Psicanálise e Desenvolvimento Moral

Psicologia

Pe. José Carlos dos Santos

Utilizando uma linguagem figurada, a compreensão antropológica subjacente à psicanálise pode ser entendida a partir da expressão “pecado original” (Hoffman 1970, p. 261). A criança, em lugar de ser vista como um anjinho, é “originariamente portadora de impulsos e instintos perigosos, destrutivos, antissociais” (Dos Santos 2013, 46). Enquanto alguns pensadores entendem o homem como bom por natureza, com o risco de ser corrompido pela sociedade, para a psicanálise ocorre o contrário. É a sociedade, e a educação que aí acontece, que irá oferecer à criança a organização interna que lhe tornará capaz de obter controle sobre os componentes inatos que são moralmente perigosos.

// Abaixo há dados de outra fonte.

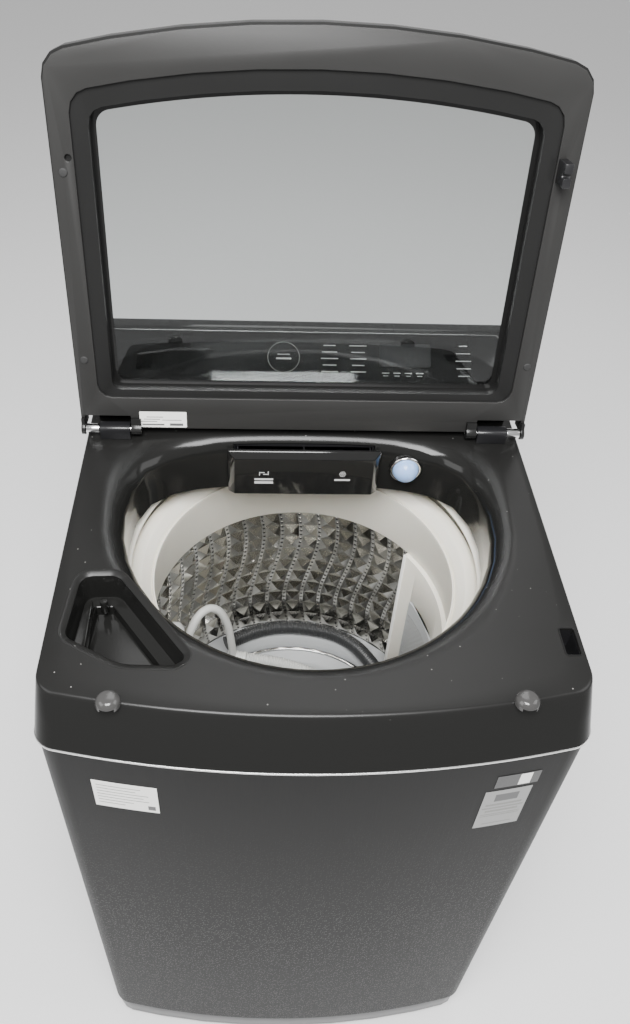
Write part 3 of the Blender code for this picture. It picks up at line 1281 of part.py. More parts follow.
def smooth_route(points, spacing):
    """Even points along a smooth curve through the route."""
    knots = [Vector(p) for p in points]
    knots = [2 * knots[0] - knots[1]] + knots + [2 * knots[-1] - knots[-2]]
    fine = []
    for a, b, c, d in zip(knots, knots[1:], knots[2:], knots[3:]):
        for k in range(24):
            t = k / 24
            fine.append(0.5 * (2 * b + (c - a) * t + (2 * a - 5 * b + 4 * c - d) * t * t
                               + (3 * b - a - 3 * c + d) * t**3))
    fine.append(knots[-2])
    lengths = [0.0]
    for a, b in zip(fine, fine[1:]):
        lengths.append(lengths[-1] + (b - a).length)
    count = max(2, round(lengths[-1] / spacing))
    even = []
    for k in range(count + 1):
        want = lengths[-1] * k / count
        i = next((n for n, v in enumerate(lengths) if v >= want - 1e-9), len(fine) - 1)
        if i == 0:
            even.append(fine[0])
            continue
        share = (want - lengths[i - 1]) / (lengths[i] - lengths[i - 1])
        even.append(fine[i - 1].lerp(fine[i], share))
    return even


def hoses():
    """Drain hose with its U-shaped hook and the darker fill hose with its nut."""
    drain_line = smooth_route(DRAIN_HOSE_ROUTE, 4.4 * HOSE_RADIUS)
    fill_line = smooth_route(INLET_HOSE_ROUTE, 4.4 * DARK_HOSE_RADIUS)
    stowed(tube(drain_line, HOSE_RADIUS, 3), "drain_hose", PALE)
    stowed(tube(fill_line, DARK_HOSE_RADIUS, 3), "inlet_hose", RUBBER)

    hook = as_mesh(tube(smooth_route(HOOK_ROUTE, 0.024), HOOK_TUBE_RADIUS, 3))
    collar = cylinder((0, 0, COLLAR_LENGTH / 2 + GAP), HOSE_RADIUS + 0.0006, COLLAR_LENGTH, sides=20)
    join(hook, baked(collar, end_frame(drain_line[0], drain_line[1])))
    stowed(hook, "hose_hook", PALE)

    nut = turned(
        [(0.0, 0.046), (0.010, 0.044), (0.0155, 0.036), (0.0180, 0.022), (0.0180, 0.004), (0.0150, GAP),
         (0.0, GAP)],
        20, False,
    )
    nut.matrix_basis = Matrix.Translation((0, -DRUM_Y, 0)) @ end_frame(fill_line[-1], fill_line[-2])
    own(nut, "inlet_hose_nut", PALE, BASKET_AXIS)


def end_frame(end, before):
    """Frame at a hose's end, with z pointing out along the hose."""
    lay = (end - before).to_track_quat("Z", "Y").to_matrix().to_4x4()
    return Matrix.Translation(end) @ lay


cabinet_wrap()
rear_panel()
base_frame()
feet()
trim_strip()
top_cover()
bumpers()
bleach_cup()
lid_lock()
console()
dispenser()
nozzle()
rear_fittings()
hinge_brackets()
lid()
tub()
drive()
basket()
pulsator()
drain()
hoses()

for piece in PARTS.objects:
    if piece.type == "MESH":
        smooth(piece)
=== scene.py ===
"""Looks of a top load washing machine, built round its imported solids.

Metres, +Z up, the front faces -Y.  Each section makes the visible pieces of one sub-assembly.
"""

import json
from math import atan2, cos, pi, radians, sin, sqrt, tan

import bmesh
import bpy
from mathutils import Matrix, Vector


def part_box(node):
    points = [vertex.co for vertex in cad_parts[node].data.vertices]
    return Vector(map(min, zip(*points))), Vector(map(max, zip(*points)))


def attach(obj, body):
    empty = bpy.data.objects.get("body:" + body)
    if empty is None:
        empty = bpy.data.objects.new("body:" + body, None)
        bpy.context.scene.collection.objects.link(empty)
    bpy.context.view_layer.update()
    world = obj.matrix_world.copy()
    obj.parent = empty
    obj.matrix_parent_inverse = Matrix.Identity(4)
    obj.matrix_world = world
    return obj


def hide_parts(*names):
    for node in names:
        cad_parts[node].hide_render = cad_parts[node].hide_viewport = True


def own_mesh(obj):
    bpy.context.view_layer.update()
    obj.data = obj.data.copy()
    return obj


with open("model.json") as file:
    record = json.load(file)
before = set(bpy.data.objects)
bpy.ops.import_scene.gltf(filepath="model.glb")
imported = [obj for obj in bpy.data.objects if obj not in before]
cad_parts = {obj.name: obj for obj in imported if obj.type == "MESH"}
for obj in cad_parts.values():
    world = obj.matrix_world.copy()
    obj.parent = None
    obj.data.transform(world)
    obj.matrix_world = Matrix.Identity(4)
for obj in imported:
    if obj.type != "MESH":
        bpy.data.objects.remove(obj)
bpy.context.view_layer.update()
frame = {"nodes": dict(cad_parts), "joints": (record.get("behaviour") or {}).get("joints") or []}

# ---------------------------------------------------------------- places, read from the frame
COVER_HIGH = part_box("top_cover")[1]
TOP_Z = COVER_HIGH.z
REAR_Y = COVER_HIGH.y
HALF_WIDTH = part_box("trim_strip")[1].x
FRONT_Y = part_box("trim_strip")[0].y
TRIM_LOW, TRIM_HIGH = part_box("trim_strip")[0].z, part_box("trim_strip")[1].z
DRUM_Y = (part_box("wash_basket")[0].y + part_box("wash_basket")[1].y) / 2
BOW_RADIUS = 1.336
HINGE = next(j for j in frame["joints"] if j["name"] == "lid_hinge")
HINGE_Y, HINGE_Z = HINGE["pos_m"][1:]
LID_TURN = -radians(HINGE["range_deg"][1])
LID = Matrix.Translation((0, HINGE_Y, HINGE_Z)) @ Matrix.Rotation(LID_TURN, 4, "X")
FORWARD, BACKWARD = Matrix.Rotation(pi / 2, 4, "X"), Matrix.Rotation(-pi / 2, 4, "X")

# ---------------------------------------------------------------- camera
view = bpy.data.cameras.new("view")
view.lens = 30.716
view.sensor_width = 36.0
view.shift_x = 0.02409
camera = bpy.data.objects.new("view", view)
camera.location = (-0.07157, -0.79668, TOP_Z + 0.77441)
camera.rotation_euler = (radians(45.6012), radians(-2.0884), radians(-1.4378))
bpy.context.scene.collection.objects.link(camera)
bpy.context.scene.camera = camera


# ---------------------------------------------------------------- shader maths
MIX_FROM, MIX_TO, MIX_RESULT = 6, 7, 2


class Val:
    """A number socket that Python's own arithmetic works on."""

    def __init__(self, tree, socket):
        self.tree = tree
        self.socket = socket

    def maths(self, operation, *numbers):
        node = self.tree.nodes.new("ShaderNodeMath")
        node.operation = operation
        for place, number in zip(node.inputs, numbers):
            if isinstance(number, Val):
                self.tree.links.new(number.socket, place)
            else:
                place.default_value = number
        return Val(self.tree, node.outputs[0])

    def __add__(self, other):
        return self.maths("ADD", self, other)

    def __sub__(self, other):
        return self.maths("SUBTRACT", self, other)

    def __rsub__(self, other):
        return self.maths("SUBTRACT", other, self)

    def __mul__(self, other):
        return self.maths("MULTIPLY", self, other)

    __radd__ = __add__
    __rmul__ = __mul__

    def step(self, start, end):
        """0 below start and 1 above end, with a soft run between them."""
        node = self.tree.nodes.new("ShaderNodeMapRange")
        node.interpolation_type = "SMOOTHSTEP"
        node.inputs["From Min"].default_value = start
        node.inputs["From Max"].default_value = end
        self.tree.links.new(self.socket, node.inputs["Value"])
        return Val(self.tree, node.outputs["Result"])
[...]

Embora a perspectiva psicanalítica não tenha a compreensão do desenvolvimento moral organizada num todo coerente, sistematizado (Hoffman 1970, p. 282), e haja variações em diferentes autores, é possível sintetizar alguns dos elementos centrais. Como ponto de partida, a abordagem psicanalítica considera os aspectos emocionais e motivacionais da moralidade, diferentemente da abordagem elaborada por Piaget e Kohlberg, que enfatiza sobretudo os aspectos cognitivos, a capacidade de julgar (Hoffman 1970, p. 282).  A personalidade, para a psicanálise, tem como componentes principais as emoções, conscientes e sobretudo inconscientes. Ao estudar a abordagem psicanalítica trabalhamos com conceitos como Id, pulsões, ansiedade, culpa, raiva, desejo, amor…todos situados na esfera dos sentimentos e das emoções. A moralidade, portanto, para a psicanálise, se constrói a partir deste componente emotivo da personalidade.

A psicanálise busca, no estudo do desenvolvimento moral, responder à seguinte pergunta (Hoffman 1970, p. 282): “por que a criança, que é dominada pelo prazer e amoral, desenvolve normas morais com as quais se sente internamente comprometida”? A criança, segundo a psicanálise, está inevitavelmente sujeita a muitas frustrações, muitas delas provocadas pelos pais, como intervenção educativa. A criança não pode satisfazer todos os seus desejos, e não lhe é permitido viver a partir do princípio do prazer. A frustração frequentemente provoca hostilidade, que é direcionada para os pais.

O mundo interior da criança, nestas situações, é tomado por sentimentos intensos e antagônicos: há simultaneamente amor e hostilidade para com os pais. E então entra em cena outra emoção que ocupará um papel de grande importância na compreensão psicanalítica do desenvolvimento moral, que é a ansiedade. A hostilidade para com os pais desperta a ansiedade diante da possibilidade de ser punida, especialmente pela perda do amor e pelo medo de ser  abandonada. Punição, perder o amor dos pais, e ser por eles abandonada fazem com que a criança reprima a hostilidade, e “adote de modo relativamente inalteradas as regras e proibições emanadas pelos pais” (Hoffman 1970, p. 282).

Outro componente da moralidade é a autopunição.  Em fases anteriores, normalmente a criança era de alguma forma punida por violar alguma regra de conduta. O desenvolvimento de instancias psíquicas reguladoras da moralidade fazem com que a criança tenha a capacidade de punir a si mesma ao violar ou sentir-se tentada a violar alguma proibição (Hoffman 1970, p. 282). Esta autopunição é experimentada como sentimento de culpa, que pode ser mais ou menos maduro, mais ou menos intenso. Para evitar a autopunição, então, a criança se esforçará por agir em acordo com as proibições parentais, e desenvolverá mecanismos de defesa contra a percepção dos impulsos para agir em contrário.

Quando à abordagem psicanalítica, então, algumas premissas básicas e geralmente aceitas são as seguintes (Hoffman 1970, p. 282): “em algum momento, na infância inicial, o indivíduo começa a controlar o próprio comportamento aceitando as orientações dos pais, e no transcorrer deste processo, códigos de conduta tais como normas e valores morais, que anteriormente eram externos, tornam-se parte do próprio sistema de regras morais da criança”.